=== DIRECTIONS ===
Copy out the line that contains "around(i + 1.22) slit_pad();", the line that contains "if empty is", and every line between them, exactly, and nothing else.

=== DATA ===

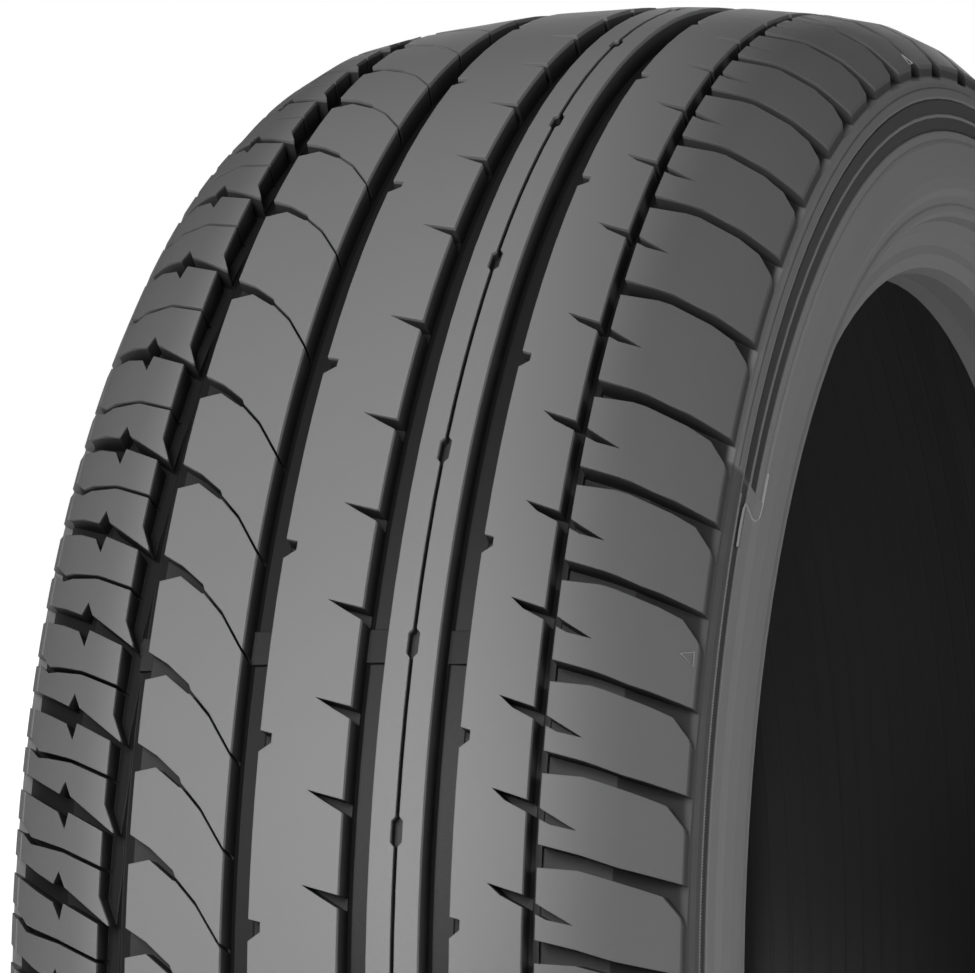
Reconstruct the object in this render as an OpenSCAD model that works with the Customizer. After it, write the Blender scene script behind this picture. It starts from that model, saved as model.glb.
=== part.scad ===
// Car tyre, one moulded piece, 205/45 R18 on a 7.5 inch wide rim.
// Spin axis along Y, middle of the tread at the origin, outboard sidewall towards -Y, Z up.

/* [Overall] */
// outer radius at the middle of the tread
tyre_r = 320.85; // [319:0.05:322]
// half width over the tread blocks
tread_half_w = 100.3; // [99.5:0.1:101]
// half width over the sidewalls
section_half_w = 105.5; // [105:0.1:107]
// fall of the crown for each square mm off the middle
crown_drop = 0.00124; // [0.0011:0.00001:0.0013]
// further fall of the shoulder at its edge
shoulder_fall = 10.4; // [9.5:0.1:11]
// thickness under the middle of the tread, blocks included
crown_t = 16.4; // [15:0.1:18]
// thickness of the sidewall at its widest place
side_t = 8.4; // [7:0.1:9.5]

/* [Bead] */
// radius of the straight bead seat, 18 inch rim
seat_r = 231; // [230.8:0.05:231.2]
// half of the rim width between its flanges
rim_half_w = 95.25; // [94:0.25:96]
// length of the straight bead seat
seat_l = 8; // [6:0.5:9]
// radius step from the seat up to the heel
heel_h = 6; // [5:0.5:7]
// length of the taper from the seat to the toe
toe_l = 6; // [5:0.5:7]
// how much smaller in radius the toe is
toe_h = 1; // [0.5:0.1:1.5]

/* [Round grooves] */
// depth of grooves 1 to 4
groove_d = 7.8; // [7.2:0.1:8.2]
// how much less deep groove 5 is
g5_less = 1; // [0:0.1:2]
// lean of each groove wall
groove_lean = 0.8; // [0.4:0.1:1.2]
// outer edge of groove 1, at the tips of its teeth
g1_a = 63.9; // [63.8:0.1:64.2]
// inner edge of groove 1
g1_b = 58; // [57.5:0.1:58.5]
// edge of groove 2 by rib 2
g2_a = 28; // [27:0.1:29]
// edge of groove 2 by rib 3
g2_b = 19.2; // [18.4:0.1:20]
// edge of groove 3 by rib 3
g3_a = -7.4; // [-8.2:0.1:-6.6]
// edge of groove 3 by the centre rib
g3_b = -16.2; // [-17:0.1:-15.4]
// edge of groove 4 by the centre rib
g4_a = -31.1; // [-31.8:0.1:-30.4]
// edge of groove 4 by rib 4
g4_b = -40.1; // [-40.8:0.1:-39.4]
// edge of groove 5 by rib 4
g5_a = -60.2; // [-60.8:0.1:-59.6]
// edge of groove 5 by the outboard shoulder
g5_b = -64; // [-64.6:0.1:-63.6]
// middle of the slit in the centre rib
slit_y = -23.8; // [-24.4:0.1:-23.2]
// width of the slit
slit_w = 1.2; // [0.8:0.1:1.6]
// depth of the slit
slit_d = 3.4; // [2:0.1:3.6]

/* [Cross grooves] */
// depth of the shoulders' cross grooves
cross_d = 7.8; // [7:0.1:8]
// depth where they run out at the shoulder edge
cross_edge_d = 4.8; // [4.2:0.1:5.2]
// width of the tooth that each shoulder block pushes into groove 1
tooth_w = 3.6; // [3:0.1:4]
// width of a thin slit
thin_w = 1.2; // [0.9:0.1:1.4]
// depth of the cuts and notches in ribs 2 to 4
rib_cut_d = 6.4; // [5:0.1:7]

/* [Wear bars] */
// wear bars in each groove round the tyre
bar_count = 6; // [4:1:8]
// height of a wear bar over the groove floor
bar_h = 1.6; // [1.4:0.1:1.8]
// length of a wear bar
bar_l = 10; // [6:0.5:12]

/* [Hidden] */
rubber = [0.13, 0.13, 0.135];
edge = tread_half_w;
wide = section_half_w;
past = 1;

// the pattern has pitches of four lengths, in this order round the tyre
pitch_w = [4.8, 5.5, 6.1, 7.1];
pitch_seq = [
    0,0,0,1,1,1,3,3,2,2,1,1,1,0,0,2,
    1,3,2,0,1,1,0,0,3,2,2,1,0,0,1,3,
    3,2,1,0,0,0,1,2,1,0,0,1,3,2,1,0,
    0,1,2,3,3,1,0,0,2,1,0,0,2,3,2,1];
pitches = len(pitch_seq);
pitch_start = 15.8;
function pitch_sum(i) = i <= 0 ? 0 : pitch_sum(i - 1) + pitch_w[pitch_seq[i - 1]];
pitch_all = pitch_sum(pitches);
pitch_at = [for (i = [0:pitches]) 360 * pitch_sum(i) / pitch_all];
// angle of a place t pitches along, t may run past one turn either way
function angle_at(t) = let (turn = floor(t / pitches), r = t - turn * pitches, i = floor(r), f = r - i)
    pitch_start + 360 * turn + pitch_at[i] * (1 - f) + pitch_at[min(i + 1, pitches)] * f;

// radius of the tread surface, u off the middle
round_from = 70;
function tread_r(u) = tyre_r - crown_drop * u * u
    - shoulder_fall * pow(max(0, (u - round_from) / (edge - round_from)), 2.45);

// half outline as [half width, radius] from the tread round to the liner
shoulder = [for (u = [79, 90.5, edge]) [u, tread_r(u)]];
// rings of the sidewall, as heights over the bead seat
sidewall = [
    [edge + 0.3, seat_r + 62.6], [edge + 0.5, seat_r + 61], [edge + 1.6, seat_r + 59],
    [edge + 2.1, seat_r + 56.2], [edge + 1.3, seat_r + 55.6], [edge + 1.6, seat_r + 51.4],
    [edge + 2.4, seat_r + 50.8], [edge + 2.4, seat_r + 50], [edge + 1.7, seat_r + 49.4],
    [edge + 2, seat_r + 45.9], [edge + 2.8, seat_r + 45.2], [wide - 2, seat_r + 43.1],
    [wide - 2.4, seat_r + 42.8], [wide - 1.4, seat_r + 41.6], [wide - 0.4, seat_r + 36],
    [wide, seat_r + 31], [wide - 0.4, seat_r + 27], [wide - 1.6, seat_r + 24.6],
    [wide - 2, seat_r + 22.2], [wide - 1.5, seat_r + 21.4], [wide - 1.6, seat_r + 19.6],
    [wide - 2.8, seat_r + 18]];
// hollow that the rim flange lies in
clinch = [
    [rim_half_w + 4.4, seat_r + 16.6], [rim_half_w + 1.4, seat_r + 13.4],
    [rim_half_w, seat_r + 9], [rim_half_w, seat_r + heel_h]];
heel = rim_half_w - heel_h;
toe = heel - seat_l - toe_l;
bead = [
    [rim_half_w - heel_h * 0.3, seat_r + heel_h * 0.3], [heel, seat_r],
    [heel - seat_l, seat_r], [toe, seat_r - toe_h]];
liner_r = tyre_r - crown_t;
liner = [
    [toe - 0.9, seat_r + 0.6], [toe + 2, seat_r + 3.6], [toe + 8, seat_r + 9], [toe + 15, seat_r + 16.5],
    [wide - side_t - 2, seat_r + 26], [wide - side_t, seat_r + 35], [wide - side_t - 0.2, seat_r + 44],
    [edge - 5, liner_r - 20.4], [edge - 9.5, liner_r - 13.4], [edge - 18, liner_r - 8],
    [66, liner_r - 4.4], [34, liner_r - 1.2]];
half_out = concat(shoulder, sidewall, clinch, bead, liner);

// one round groove in the section, from axial place a down to b
function groove(a, b, d, lean_a, lean_b) = [
    [tread_r(a), a], [tread_r(a) - d + 1, a - lean_a], [tread_r(a) - d, a - lean_a - 0.8],
    [tread_r(b) - d, b + lean_b + 0.8], [tread_r(b) - d + 1, b + lean_b], [tread_r(b), b]];

module section() {
    s = slit_y + slit_w / 2;
    e = slit_y - slit_w / 2;
    polygon(concat(
        [for (i = [len(half_out) - 1:-1:0]) [half_out[i][1], half_out[i][0]]],
        groove(g1_a, g1_b, groove_d, 0, groove_lean),
        groove(g2_a, g2_b, groove_d, groove_lean, groove_lean),
        groove(g3_a, g3_b, groove_d, groove_lean, groove_lean),
        [[tread_r(s), s], [tread_r(s) - slit_d, s], [tread_r(s) - slit_d, e], [tread_r(e), e]],
        groove(g4_a, g4_b, groove_d, groove_lean, groove_lean),
        groove(g5_a, g5_b, groove_d - g5_less, 0.3, 0.3),
        [for (p = half_out) [p[1], -p[0]]]));
}

// a bar across the groove from a to b
module wear_bar(a, b) {
    floor_r = min(tread_r(a), tread_r(b)) - groove_d;
    translate([floor_r - 2, -bar_l / 2, b - 0.5]) cube([bar_h + 2, bar_l, a - b + 1]);
}

module plain_tyre() {
    rotate_extrude() section();
    for (i = [0:bar_count - 1]) rotate([0, 0, 180 + 31.6 + i * 360 / bar_count]) {
        wear_bar(g1_a, g1_b);
        wear_bar(g2_a, g2_b);
        wear_bar(g3_a, g3_b);
        wear_bar(g4_a, g4_b);
    }
}

// both sides of a cut from its middle line, given as [along, across, width]
function band(path) = concat(
    [for (p = path) [p[0] + p[2] / 2, p[1]]],
    [for (i = [len(path) - 1:-1:0]) [path[i][0] - path[i][2] / 2, path[i][1]]]);

// outline in [along, across] cut from radius r0 outwards
module cut(outline, r0) {
    rotate([90, 0, 90]) translate([0, 0, r0])
        linear_extrude(height = tyre_r + 10 - r0) polygon(outline);
}
// a cut whose floor follows the shoulder, side is 1 inboard and -1 outboard
module shoulder_cut(outline, side) {
    far = edge + 9;
    knee = 82;
    edge_floor = tread_r(edge) - cross_edge_d;
    knee_floor = tread_r(knee) - cross_d;
    far_floor = edge_floor + (edge_floor - knee_floor) * (far - edge) / (edge - knee);
    intersection() {
        cut(outline, far_floor - 2);
        rotate([90, 0, 0]) translate([0, 0, -30]) linear_extrude(height = 100) polygon([
            [tread_r(g1_b) - cross_d, side * g1_b], [knee_floor, side * knee],
            [far_floor, side * far], [tyre_r + 10, side * far], [tyre_r + 10, side * g1_b]]);
    }
}
module around(t) { rotate([0, 0, 180 + angle_at(t)]) children(); }

// cross groove of the inboard shoulder with two barbs, and the bay it opens along groove 1
module left_groove(bay) {
    in = g1_a - 0.4;
    root = g1_a + tooth_w;
    shoulder_cut([
        [15, 107], [3.4, 84], [6.9, 82], [2.2, 79.4], [-9.3, in], [-bay - 8.9, in],
        [-bay - 0.4, root], [-8.4, root], [-2.4, 79.6], [-7.2, 80.8], [-1.8, 84], [9.6, 107]], 1);
}
// slit between two cross grooves, wider at its outer end
module left_slit() {
    shoulder_cut(band([
        [9.3, edge + past, 3], [3.9, 95.2, 2], [-0.3, 80.6, thin_w], [-6.2, g1_a + tooth_w - past, thin_w]]), 1);
}
// groove of rib 2 that narrows to a thin slit
module rib2_groove() {
    cut(band([
        [-3, g1_b + past, 9.2], [-4.6, 51.4, 3.4], [-10.8, 43.6, 2.8], [-11.8, 42.8, thin_w],
        [-18.9, 36, thin_w], [-32, g2_a - past, thin_w]]), tread_r(45) - rib_cut_d);
}
module rib3_leaf() {
    cut([[0, 3.6], [-3, -8], [-7.6, g3_a - past * 2], [-3.4, -2]], tread_r(4) - rib_cut_d);
}
module rib4_leaf() {
    cut([[0, -50.2], [-3, -60], [-7.2, -67], [-11.3, -74.2], [-9.9, -67], [-3.4, -54]], tread_r(62) - rib_cut_d);
}
// cross groove of the outboard shoulder, with the round corner of the block under it
module right_groove() {
    shoulder_cut([
        [3.2, g5_b + past], [0.4, -75], [-2.6, -85], [-7.4, -108], [-19, -108], [-19, -edge - 0.7],
        [-14.8, -edge + 0.3], [-9.6, -edge + 4.3], [-6.6, -85], [-4, -75], [-3.4, g5_b + past]], -1);
}
// half round notch in the edge at y of a rib, w deep
module rib_notch(y, w) {
    cut([[3.5, y + past], [2.4, y - w], [-0.4, y - w], [-3.6, y + past]], tread_r(y) - rib_cut_d);
}
module slit_pad() {
    cut([[5, slit_y], [3, slit_y + 1.7], [-3, slit_y + 1.7],
        [-5, slit_y], [-3, slit_y - 1.7], [3, slit_y - 1.7]], tread_r(slit_y) - slit_d - 0.2);
}

module tyre_round() {
    difference() {
        plain_tyre();
        for (i = [0:pitches - 1]) {
            bay = tread_r(g1_a) * (angle_at(i + 0.57) - angle_at(i - 0.43)) * PI / 180;
            around(i + 0.57) left_groove(bay);
            around(i + 0.07) left_slit();
        }
        for (i = [0:pitches - 1]) around(i) right_groove();
        for (i = [0:pitches - 1]) {
            around(i + 0.17) rib2_groove();
            around(i + 0.66) rib3_leaf();
            around(i + 0.7) rib4_leaf();
        }
        for (i = [0:2:pitches - 1]) {
            around(i + 0.18) rib_notch(g2_b, 3.6);
            around(i + 0.22) rib_notch(g4_b, 2.8);
            around(i + 1.22) slit_pad();
        }
    }
}

module tyre() {
    color(rubber) rotate([-90, 0, 0]) tyre_round();
}

tyre();
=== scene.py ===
# %% [markdown]
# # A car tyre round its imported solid
# The tyre is one moulding, and the solid already has its blocks, grooves, slits and sidewall rings.
# This lesson loads the solid, gives it rubber that differs from region to region and holds painted
# shade, and adds what
# the solid leaves out: two plain strips of sidewall, a fuller inboard shoulder, and the fine
# moulded work of ribbed bands, knurling and thin raised lines.

# %% Load the tyre
import math

import bmesh
import bpy
from mathutils import Matrix, Vector


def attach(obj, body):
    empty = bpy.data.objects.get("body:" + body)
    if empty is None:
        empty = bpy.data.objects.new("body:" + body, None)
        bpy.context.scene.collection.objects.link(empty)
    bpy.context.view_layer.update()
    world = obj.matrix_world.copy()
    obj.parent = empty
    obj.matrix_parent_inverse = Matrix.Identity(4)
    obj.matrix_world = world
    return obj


MM = 0.001
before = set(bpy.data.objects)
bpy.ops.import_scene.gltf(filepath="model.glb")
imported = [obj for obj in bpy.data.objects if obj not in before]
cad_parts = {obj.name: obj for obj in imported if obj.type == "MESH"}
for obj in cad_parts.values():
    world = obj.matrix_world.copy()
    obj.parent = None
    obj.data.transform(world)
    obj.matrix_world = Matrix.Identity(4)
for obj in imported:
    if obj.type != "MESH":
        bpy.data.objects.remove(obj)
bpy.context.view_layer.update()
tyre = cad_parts["tyre"]
print("faces in the solid:", len(tyre.data.polygons))

# %% [markdown]
# ## Sizes
# A few sizes of the solid are needed again here, because the rubber changes along them and the
# added work sits on them. They could be measured from the mesh, but written down they read better.
# All are in millimetres: `r` is the distance from the spin axis and `y` the place along it.
#
# The outboard sidewall has two wide bands that face each other. The first starts at `BAND_FROM`
# degrees and turns through `BAND_TURN`. A narrow band fills the rest of each half turn, with
# `BAND_GAP` degrees free at both ends. `RIDGE_R` is the ridge between the bands and the shoulder,
# and `RIDGE_HALF` is the half width there.

# %% Sizes of the tyre
TYRE_R = 320.85
TREAD_HALF = 100.3
CROWN_DROP = 0.00124
SHOULDER_FROM = 70
SHOULDER_FALL = 10.4
SHOULDER_POWER = 2.45
BAND_FROM, BAND_TURN, BAND_GAP = 44.5, 100, 1
BAND_REST = 180 - BAND_TURN
RIDGE_R, RIDGE_HALF = 287.2, 102.4


def tread_r(y):
    """Radius of the tread surface, y off the middle."""
    u = abs(y)
    fall = max(0.0, (u - SHOULDER_FROM) / (TREAD_HALF - SHOULDER_FROM)) ** SHOULDER_POWER
    return TYRE_R - CROWN_DROP * u * u - SHOULDER_FALL * fall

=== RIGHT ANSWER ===
            around(i + 1.22) slit_pad();
        }
    }
}

module tyre() {
    color(rubber) rotate([-90, 0, 0]) tyre_round();
}

tyre();
=== scene.py ===
# %% [markdown]
# # A car tyre round its imported solid
# The tyre is one moulding, and the solid already has its blocks, grooves, slits and sidewall rings.
# This lesson loads the solid, gives it rubber that differs from region to region and holds painted
# shade, and adds what
# the solid leaves out: two plain strips of sidewall, a fuller inboard shoulder, and the fine
# moulded work of ribbed bands, knurling and thin raised lines.

# %% Load the tyre
import math

import bmesh
import bpy
from mathutils import Matrix, Vector


def attach(obj, body):
    empty = bpy.data.objects.get("body:" + body)
    if empty is None:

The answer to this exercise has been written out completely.